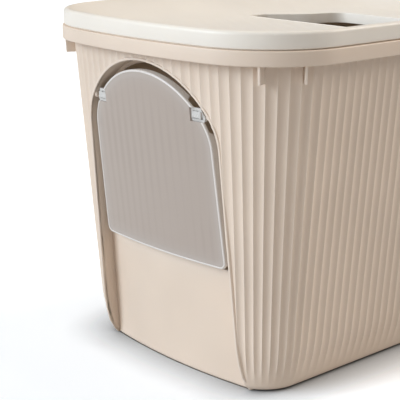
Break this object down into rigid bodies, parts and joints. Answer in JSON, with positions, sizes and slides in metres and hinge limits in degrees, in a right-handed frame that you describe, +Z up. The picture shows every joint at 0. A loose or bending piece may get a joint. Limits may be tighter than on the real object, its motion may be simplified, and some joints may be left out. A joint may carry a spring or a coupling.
{
  "type": "top entry litter box",
  "caption": "Plastic litter box with a fluted tub, a dished lift-off lid with an entry hole on top, and an arched doorway closed by a swing flap.",
  "frame": {"origin": "middle of the flat underside, on the floor", "axes": "+Z up, the doorway and its flap face -Y, +X is on the right of someone who looks at the flap from outside"},
  "size_m": [0.3894, 0.5794, 0.39],
  "materials": {
    "tub_plastic": "satin moulded",
    "lid_plastic": "satin moulded",
    "flap_plastic": "smoke-grey, slightly see-through",
    "clip_plastic": "clear"
  },
  "bodies": {
    "tub": {"tub": "tub_plastic"},
    "lid": {"lid": "lid_plastic"},
    "flap": {"flap": "flap_plastic", "hinge_clip_left": "clip_plastic", "hinge_clip_right": "clip_plastic"}
  },
  "joints": [
    {"name": "lid_lift", "type": "slide", "parent": "tub", "child": "lid", "axis": [0, 0, 1], "range_m": [0, 0.06]},
    {"name": "flap_swing", "type": "hinge", "parent": "tub", "child": "flap", "pos_m": [0, -0.25821, 0.3], "axis": [1, 0, 0], "range_deg": [-70, 70]}
  ]
}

────────────────────────────────────────

TASK BRIEF
Show all lines above holding "bodies".

WRITTEN RESPONSE
Break this object down into rigid bodies, parts and joints. Answer in JSON, with positions, sizes and slides in metres and hinge limits in degrees, in a right-handed frame that you describe, +Z up. The picture shows every joint at 0. A loose or bending piece may get a joint. Limits may be tighter than on the real object, its motion may be simplified, and some joints may be left out. A joint may carry a spring or a coupling.
  "bodies": {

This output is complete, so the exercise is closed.